The plot is an interesting and ambitious plot for a television series. It starts off fast as we see Ben Matheson (Tim Guinee) comes home in a panic telling his wife, Rachel (Elizabeth Mitchell), that she must pack up the essentials as it is happening. The two head into a panic as they try to round up what they can. Ben heads to his laptop and downloads files to his pendant. The computer begins to act up and eventually loses power but he is able to retrieve all of the files on to the pendant. Ben calls his brother Miles (Billy Burke) and explains to him that the electricity is about to go out and it will never come back on. Ben tries to tell him more but cannot as the electricity goes out. He heads aside outside on his deck to see the entire city lose power and airplanes fall from the sky. Miles is stranded on the road as every single car on the road loses electricity and he is left wondering what happened. The story then fast forwards fifteen years into the future when civilizations have fallen, governments have fallen everything we know and find comfort in today had been lost. Ben had set up a camp of sorts for people to live peacefully. His children, Charlie (Tracy Spirikados) and Danny (Graham Rogers), are hunting for food off in the nearby woods. Charlie, however, has a innate desire to see more of the world which gets her and Danny into trouble as he begins to have an asthma attack when they search an abandoned bus. Ben gives Charlie a speech about how she needs to stay close to stay safe, and keep the others safe. Which she marks up to her father being unable to trust others, but he has his reasons.
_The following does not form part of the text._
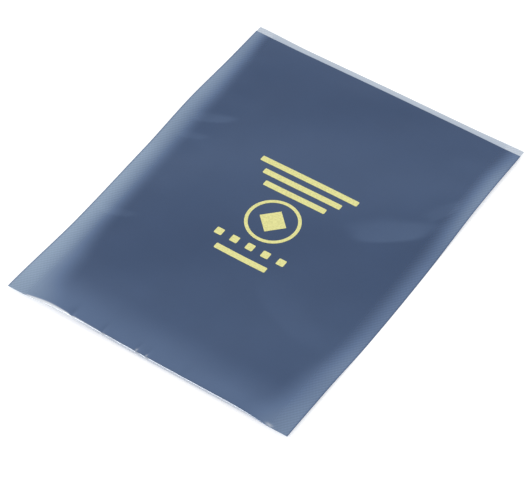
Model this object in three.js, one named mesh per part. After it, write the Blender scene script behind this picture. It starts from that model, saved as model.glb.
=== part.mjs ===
import * as THREE from 'three';
import { mergeVertices } from 'three/addons/utils/BufferGeometryUtils.js';

// Open-top pouch of metallised film, lying on its back panel.
// One sheet of film is folded in half across its length. Both sides are heat sealed,
// the end away from the fold stays open, and the back panel runs on there as a lip.
// Millimetres, +Z up. Along the pouch, +Y runs from the fold to the mouth.

// The film and its seals
const bagWidth = 152; // over both side seals
const bagLength = 203; // from the fold to the cut edge of the front panel
const lipLength = 3.6; // what the back panel runs on past that edge
const filmThickness = 0.08;
const sealWidth = 9.5;

// How far the two panels stand apart, in the middle of the pouch
const gapAtFold = 1.7;
const gapInside = 1.5;
const gapAtMouth = 0.7;
const pillowWidth = 26; // from a seal to where the panels have their full distance
const foldEndLength = 38; // from the fold to where the pouch lies level
const mouthEndLength = 44; // from where it stops lying level to the mouth

// How far the cut sides lift off the table. A station is a distance from the fold
// and the height there, and the edge eases from each station to the next.
const leftEdgeLift = [[0, 1.4], [52, 0.1], [105, 0.8], [148, 2.7], [178, 2.1], [203, 2.4]];
const rightEdgeLift = [[0, 1.9], [30, 1.5], [66, 0.1], [115, 0.1], [165, 2], [203, 1.9]];

// The same for the two ends, with stations across from the left side
const foldLift = [[28, 1.7], [74, 0.8], [110, 0.8], [136, 1.2]];
const mouthLift = [[28, 1.4], [76, 1.6], [124, 1.4]];
const edgeCurlWidth = 30; // how far in from a seal's outer edge the film is bent up

// How far the cut sides wander sideways, with stations as above, + is to the right
const leftEdgeBow = [[0, 0], [52, 0.6], [152, -0.4], [203, -0.2]];
const rightEdgeBow = [[0, 0], [85, 0.95], [180, -0.2], [203, 0]];

// The print: plain fields of one ink on the level middle of the front panel
const inkThickness = 0.05;
const printMargin = 13.5; // from the edge of the level part to the print, left and right
const printRight = 1.5; // how far the print sits right of the level part's middle
const printUp = 2.5; // and how far it sits above it
const barHeight = 3.2;
const barGap = 3.2;
const barInsets = [0, 5.5, 10]; // how much shorter each bar is than the print, at each end
const ringRadius = 13.5;
const ringStroke = 1.7;
const ringGap = 3.5; // to the bars above and the squares below
const lozengeInset = 4.4; // from the ring's inner side to the lozenge's tips
const squareSide = 4;
const squareCount = 5;
const squareInset = 7.8; // how much shorter their row is than the print, at each end
const footBarInset = 13;
const footBarGap = 4.4;

// Steps of the surface, and of the rounded fold
const columnSteps = { seal: 2, pillow: 8, level: 4 };
const rowSteps = { foldEnd: 9, level: 5, mouthEnd: 9, lip: 1 };
const foldArcSteps = 6;

// From either side to where the panels are level and at their full distance
const levelInset = Math.max(edgeCurlWidth, sealWidth + pillowWidth);

// Eases from 0 to 1 with no slope at either end.
const ease = (t) => {
  const s = Math.min(Math.max(t, 0), 1);
  return s * s * (3 - 2 * s);
};

// Height at a place along an edge, eased between its stations.
function alongStations(stations, along) {
  const last = stations.length - 1;
  if (along <= stations[0][0]) return stations[0][1];
  if (along >= stations[last][0]) return stations[last][1];
  const next = stations.findIndex(([at]) => at > along);
  const [fromPlace, fromValue] = stations[next - 1];
  const [toPlace, toValue] = stations[next];
  return fromValue + (toValue - fromValue) * ease((along - fromPlace) / (toPlace - fromPlace));
}

// Splits the spans between the breaks into equal steps.
function spread(breaks, steps) {
  const places = [breaks[0]];
  steps.forEach((count, span) => {
    for (let i = 1; i <= count; i += 1) {
      places.push(THREE.MathUtils.lerp(breaks[span], breaks[span + 1], i / count));
    }
  });
  return places;
}

// Height of the back panel's underside at u across from the left edge and v from the fold:
// nothing in the middle, and bent up towards the four edges.
function undersideHeight(u, v) {
  const nearLeft = 1 - ease(u / edgeCurlWidth);
  const nearRight = 1 - ease((bagWidth - u) / edgeCurlWidth);
  const inner = 1 - nearLeft - nearRight;
  const nearFold = 1 - ease(v / foldEndLength);
  const nearMouth = 1 - ease((bagLength - v) / mouthEndLength);
  return (
    nearLeft * alongStations(leftEdgeLift, v) +
    nearRight * alongStations(rightEdgeLift, v) +
    inner * (nearFold * alongStations(foldLift, u) + nearMouth * alongStations(mouthLift, u))
  );
}

// Space between the two panels: none in the seals, and rounding up to its full height
// over the width of the pillow.
function panelGap(u, v) {
  const fromSeal = Math.min(u, bagWidth - u) - sealWidth;
  const pillow = Math.sin((Math.PI / 2) * Math.min(Math.max(fromSeal / pillowWidth, 0), 1));
  const fullGap = alongStations(
    [
      [0, gapAtFold],
      [foldEndLength, gapInside],
      [bagLength - mouthEndLength, gapInside],
      [bagLength, gapAtMouth],
    ],
    v,
  );
  return pillow * fullGap;
}

// The fold is half a round tube, and the film that it takes draws it in: the panels start
// a quarter turn of its inner side, and the film's thickness, from where a flat fold lies.
const panelStart = (u) => (Math.PI / 2) * (panelGap(u, 0) / 2) + filmThickness;

// Distance from the fold for a row of the surface: the rows of the fold's end close up a
// little, to start where the round of the fold stops.
function rowPlace(u, row) {
  if (row >= foldEndLength) return row;
  return THREE.MathUtils.lerp(panelStart(u), foldEndLength, row / foldEndLength);
}

// A point in space, with the wander of the cut sides shared across the width.
function pointAt(u, v, z) {
  const left = alongStations(leftEdgeBow, v);
  const right = alongStations(rightEdgeBow, v);
  return [u + THREE.MathUtils.lerp(left, right, u / bagWidth), v, z];
}

// The four faces of the two panels, at column u and row
const backOuter = (u, row) => {
  const v = rowPlace(u, row);
  return pointAt(u, v, undersideHeight(u, v));
};
const backInner = (u, row) => {
  const v = rowPlace(u, row);
  return pointAt(u, v, undersideHeight(u, v) + filmThickness);
};
const frontInner = (u, row) => {
  const v = rowPlace(u, row);
  return pointAt(u, v, undersideHeight(u, v) + filmThickness + panelGap(u, v));
};
const frontOuter = (u, row) => {
  const v = rowPlace(u, row);
  return pointAt(u, v, undersideHeight(u, v) + 2 * filmThickness + panelGap(u, v));
};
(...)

The campsite is visited by a group of men by horseback revealing that they belong to the Monroe Militia. Their leader, Captain Tom Neville (Giancarlo Esposito), arrives looking for Miles Matheson and Ben Matheson. Ben before talking to Tom gives his pendant to Aaron (Zak Orth), explaining to him that he must keep it safe as he can no longer. Ben speaks with Tom and agrees to go with him, but before he leaves his son arrives holding a crossbow fixated on one of the Militia men. This leads to a sticky situation that gets Ben shot and killed. Charlie comes running to find that her father is bleeding out and dying but also Danny had been taken hostage. Ben explains to his daughter that she has to go to Chicago and find her uncle Miles. When her grief subsides, she decides to go after Miles and with him they would go in search of Danny. She plans to go alone but Maggie (Anna Lise Philips) joins her, despite the shaky ground between the two. Maggie was in a relationship of sorts with Ben since building the campsite. Also joining the group was Aaron as he continued to carry Ben's pendant. On the road to Chicago, Charlie crosses path with a strange man that she seems to grow a mutual attraction to named Nate (J.D. Pardo). Maggie explains to her that she cannot be so trusting of people. Upon reaching Chicago the group finds a bar and inside the bartender happens to be Miles. He refuses to talk to anyone but his actual family member, Charlie. She explains to him everything that had transpired but he says he would be unable to help as Ben did not get the chance to give him whatever crucial information that Monroe seems to want so desperately. He also explains that Monroe will go to extreme lengths for this information as it will likely give him electricity, which he could convert into tanks and weapons that would allow him to become the biggest power in the land. He refuses to help Charlie, but after a visit from the Militia, he changes his mind when Charlie and company helps him fend off the attack.

Closing Comments

The premise alone holds plenty of potential, add in that it already has a terrific pedigree thanks to Kripke, Abrams and Faverau. However, the pilot itself felt a bit rushed. Albeit the show will feature flashbacks it was hard to jump from the electricity going out in one instant to the next where Ben had developed a nice development for his loved ones to live peacefully. I understand the reasoning behind jumping fifteen years into the future for the sake of the story, but I expect them to show flashbacks in a similar manner from the film "I Am Legend". I expect Charlie and to think back to when the electricity went out and in doing so it will slowly reveal what happened in those fifteen years. The bigger issue is the theme of family. It is a familiar theme for Kripke as Supernatural was such a success because of the chemistry between the two actors. With Charlie constantly asking Miles for his helping and saying "Because we are family." it comes off a bit forced.Especially with the acting ability of Spiridakos, that being said, I also expect her to get better as she settles into her part. The show will certainly benefit from having two solid actors in Billy Burke and Giancarlo Esposito. Burke fits perfectly in the role of Miles, the anti-hero with the military background and drinking issues. Esposito of course is familiar in the role of a calculating villain which is very similar to his role as Gus from Breaking Bad. All in all, the show was shot very well and had plenty of impressive visuals. On the flip side, pilots can be tough. In a pilot, you can expect the acting to be a little suspect and the story to be a little rough. The pilot did really well in keep the audience interested, now they have to keep it up.